● **WHAT TO WORK ON**
Tell how many lines in the data below include the word "joints". The answer is the number only.

● **INFORMATION PROVIDED**
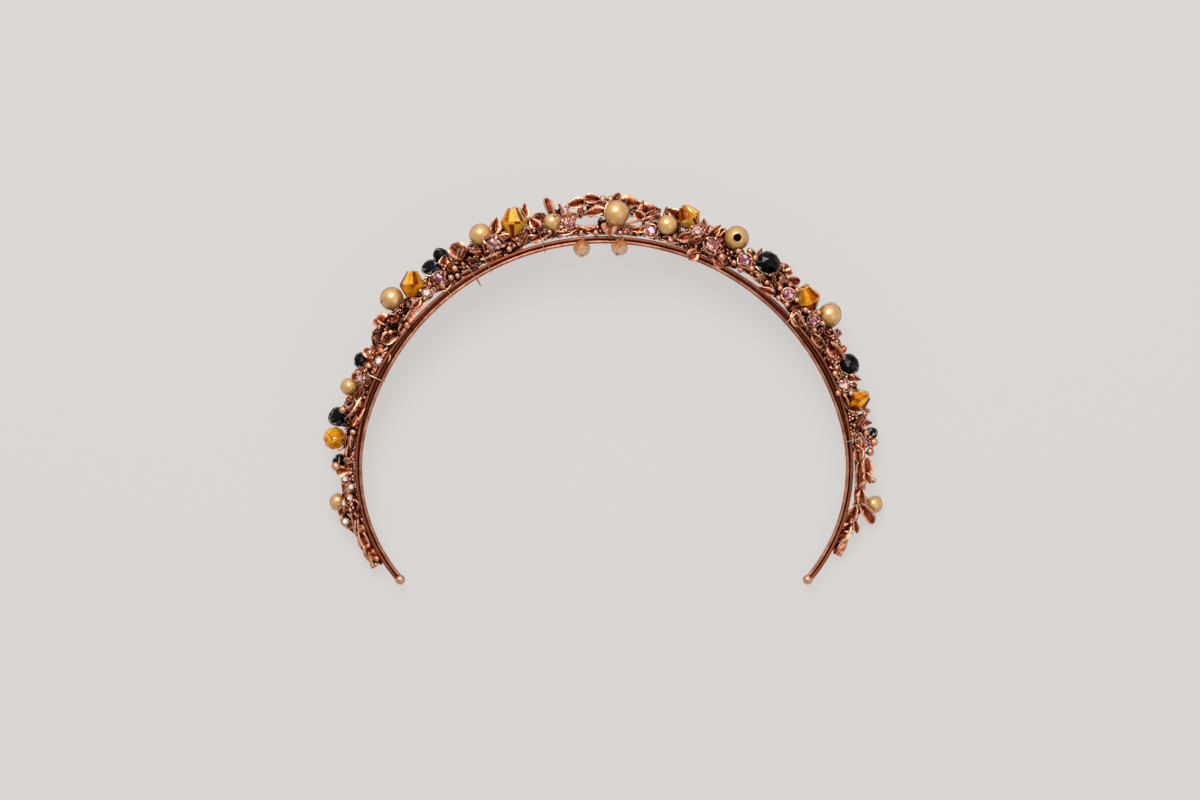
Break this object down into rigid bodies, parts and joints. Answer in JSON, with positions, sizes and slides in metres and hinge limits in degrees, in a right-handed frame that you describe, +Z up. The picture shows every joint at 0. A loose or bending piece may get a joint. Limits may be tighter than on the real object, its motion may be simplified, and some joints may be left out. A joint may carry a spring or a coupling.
{
  "type": "tiara",
  "caption": "Slim arched tiara: a double wire band with a vine of antique copper leaves, gold pearls, amber and black glass beads and pink rhinestones.",
  "frame": {"origin": "middle of the arch, on the surface that the tiara rests on", "axes": "+Y towards the raised crest, +X to the picture's right, +Z up from the surface; the ends of the band point to -Y"},
  "size_m": [0.1524, 0.1075, 0.0207],
  "materials": {
    "band_copper": "antique copper wire, satin",
    "antique_copper": "antique copper casting, darkened in the hollows and rubbed bright on the rims",
    "gold_pearl": "pearlescent gold",
    "amber_glass": "cut and polished",
    "black_glass": "cut and polished, opaque",
    "champagne_glass": "cut and polished",
    "pink_stone": "cut, backed with foil",
    "peach_stone": "cut, backed with foil",
    "clear_stone": "cut, backed with foil",
    "gilt_wire": "bright gilt"
  },
  "bodies": {
    "root": {"band": "band_copper", "vine_left": "antique_copper", "vine_crest": "antique_copper", "vine_right": "antique_copper", "pearl_1": "gold_pearl", "pearl_2": "gold_pearl", "pearl_3": "gold_pearl", "pearl_4": "gold_pearl", "pearl_5": "gold_pearl", "pearl_6": "gold_pearl", "pearl_7": "gold_pearl", "pearl_8": "gold_pearl", "pearl_9": "gold_pearl", "pearl_10": "gold_pearl", "amber_1": "amber_glass", "amber_2": "amber_glass", "amber_3": "amber_glass", "amber_4": "amber_glass", "amber_5": "amber_glass", "amber_6": "amber_glass", "black_1": "black_glass", "black_2": "black_glass", "black_3": "black_glass", "black_4": "black_glass", "black_5": "black_glass", "black_6": "black_glass", "black_7": "black_glass", "black_8": "black_glass", "champagne_1": "champagne_glass", "champagne_2": "champagne_glass", "stone_1": "pink_stone", "stone_2": "pink_stone", "stone_3": "pink_stone", "stone_4": "peach_stone", "stone_5": "pink_stone", "stone_6": "pink_stone", "stone_7": "peach_stone", "stone_8": "peach_stone", "stone_9": "pink_stone", "stone_10": "pink_stone", "stone_11": "pink_stone", "stone_12": "pink_stone", "stone_13": "peach_stone", "stone_14": "pink_stone", "clear_stones": "clear_stone", "wire_left": "gilt_wire", "wire_crest": "gilt_wire", "wire_right": "gilt_wire"}
  },
  "joints": []
}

● **RESPONSE**
2